Levi Colwill’s long-awaited return at half-time gave Chelsea something to cling to. A familiar face, a defender with presence, a hint of stability. It didn’t last.

Forest’s bench tilted the game instead. Morgan Gibbs-White entered and immediately added the kind of craft and confidence Chelsea lacked. He slipped in Awoniyi, who finished for his second of the afternoon after a VAR check on a tight offside call. The flag stayed down. The scoreboard told the story: Chelsea broken, Forest cruising.

Gibbs-White’s cameo ended abruptly. Another heavy collision, another pause, and this time both he and Sanchez were forced off. It summed up the chaos of the contest – stop-start, bruising, and deeply uncomfortable for the home side.

Chelsea thought they had finally ended their Premier League goal drought when Joao Pedro found the net, only for the offside flag to cut short any relief. Even that small consolation was denied.

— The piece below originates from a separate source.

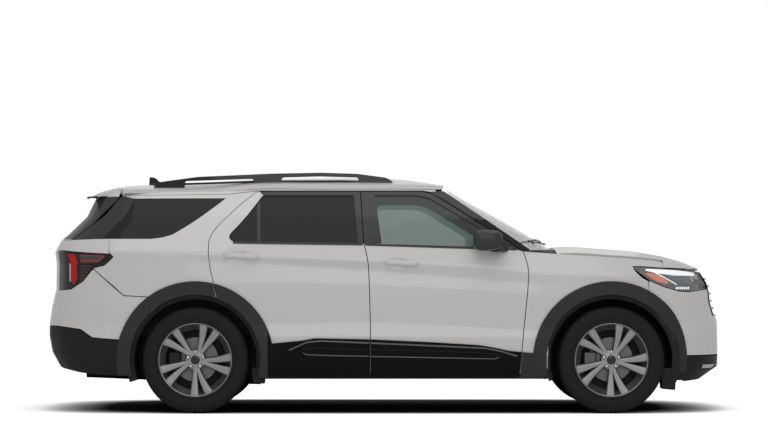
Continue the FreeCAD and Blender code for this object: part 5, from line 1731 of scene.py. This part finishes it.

Stoppage time at least delivered a moment of pure, isolated quality. Pedro, refusing to give in to the gloom, flung himself into a bicycle kick and caught it perfectly, a picture-book strike that did at last snap a nine-hour wait for a league goal. It was a spectacular finish that arrived far too late to matter.

A club drifting, a club rising

The numbers are damning. Six straight league defeats. Chelsea’s worst run since 1993. Ninth place, and now mathematically out of reach of the top five. A squad expensively assembled, a fanbase exhausted, and an interim manager discovering just how deep the problems run.

Forest, by contrast, walked away with clarity. They now sit six points clear of the drop with three games to go, effectively safe on the back of a seven-match unbeaten run that has transformed their season. Awoniyi, deservedly named Flashscore Man of the Match, led from the front and embodied the edge and belief that Chelsea so obviously lack.

With survival all but secured, Forest can throw themselves fully into their UEFA Europa League semi-final second leg against Aston Villa, chasing history in Europe.

Chelsea, meanwhile, are left to stare at the table and the calendar, wondering how much further this can slide before someone finally arrests the fall.